The Resurrection Pearl
This pearl stands for hope’s victory over despair, life’s victory over death. This pearl reminds us that all is not lost, that there is always hope even when life seems to oppose us in every way.
‘Jesus said to her, ‘Woman, why are you weeping? Whom are you looking for?’ Supposing him to be the gardener, she said to him, ‘Sir, if you have carried him away, tell me where you have laid him, and I will take him away.’ Jesus said.to her, ‘Mary!’ She turned to him and said in Hebrew, ‘Rabbouni!’ (which means Teacher).’ John 20:15
- How have you experienced being enlivened by hope?

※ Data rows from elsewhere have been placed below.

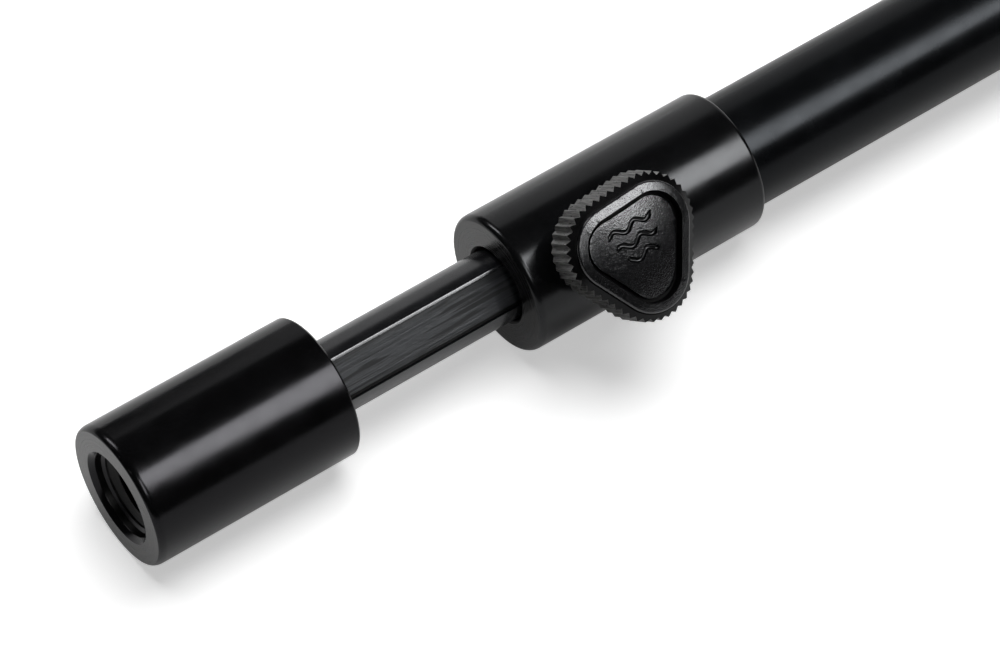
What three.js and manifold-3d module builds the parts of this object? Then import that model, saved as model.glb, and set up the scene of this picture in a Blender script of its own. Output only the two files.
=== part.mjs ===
// Telescopic bank stick for angling, lying on its side with the inner stem drawn out a little way.
// The stick runs along X, with its threaded head towards -X and its ground point towards +X.
// Lengths are in millimetres and angles in degrees.
import * as THREE from 'three';
import { mergeVertices } from 'three/addons/utils/BufferGeometryUtils.js';
import Module from 'manifold-3d';

const wasm = await Module();
wasm.setup();

// Whole stick
const closedLength = 305;
const drawnOut = 28;
const screwLean = 48;

// Clearances
const fitGap = 0.15;
const seatGap = 0.3;
const stemPlay = 0.25;
const threadPlay = 0.12;
const endAir = 4;

// Head, turned from the collar's own stock and tapped for a 3/8 inch BSF stud
const headLength = 30;
const headChamfer = 0.6;
const headRearEdge = 0.3;
const mouthRadius = 6.5;
const mouthChamfer = 0.65;
const recessRadius = 5.8;
const recessDepth = 1.3;
const recessStep = 0.35;
const threadMajorRadius = 4.7625;
const threadMinorRadius = 3.95;
const threadPitch = 1.27;
const threadCrestWidth = 0.32;
const threadRootGap = 0.16;
const threadDepth = 12;
const threadRunOut = 1.9;
const drillTip = 2.2;

// Stem, a drawn bar inside the tube's bore, with a flat-bottomed groove for the screw
const stemInset = 1.5;
const grooveDepth = 1.8;
const grooveSidePlay = 0.45;
const spigotStep = 1;
const spigotLength = 8;
const stemSeatDepth = 2.5;
const journalShare = 0.7;

// Stem guide and the screw that keeps it on
const guideLength = 10;
const guideEndPlay = 0.2;
const guideChamfer = 0.6;
const guideScrewShare = 0.57;
const guideScrewLength = 10;
const guideScrewHeadStep = 0.7;
const guideScrewHeadHeight = 2.6;
const guideScrewRimHeight = 1.3;
const guideScrewFaceStep = 2.1;
const guideKeyAcross = 2.5;
const guideKeyDepth = 1.4;

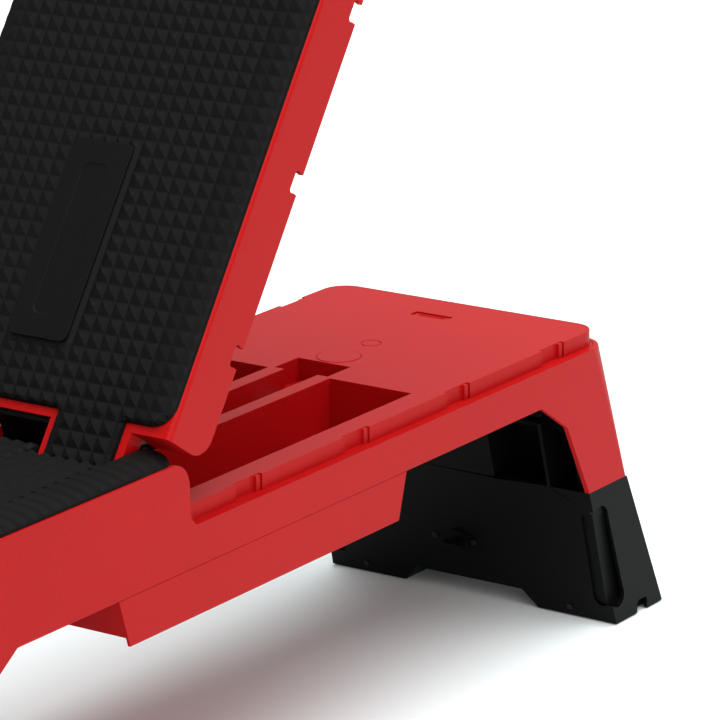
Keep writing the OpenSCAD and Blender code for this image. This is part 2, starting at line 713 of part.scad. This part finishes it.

- Where in your life do you need renewal?
- What about our world?
We are encouraged once again by our Roman’s reading.
‘For the creation waits with eager longing for the revealing of the children of God; for the creation was subjected to futility, not of its own will but by the will of the one who subjected it, in hope that the creation itself will be set free from its bondage to decay and will obtain the freedom of the glory of the children of God…….For in hope we were saved. Now hope that is seen is not hope. For who hopes for what is seen? But if we hope for what we do not see, we wait for it with patience.’
Today, on St. Margaret’s day, after the meaning of her name, we have discovered pearls of prayer. Please take the pearls of prayer home with you and, if you find them useful, please use them. If not, please pass them on to someone else. May you discover the pearl that prayer is and deepen your relationship with God in this, our year of spiritual growth.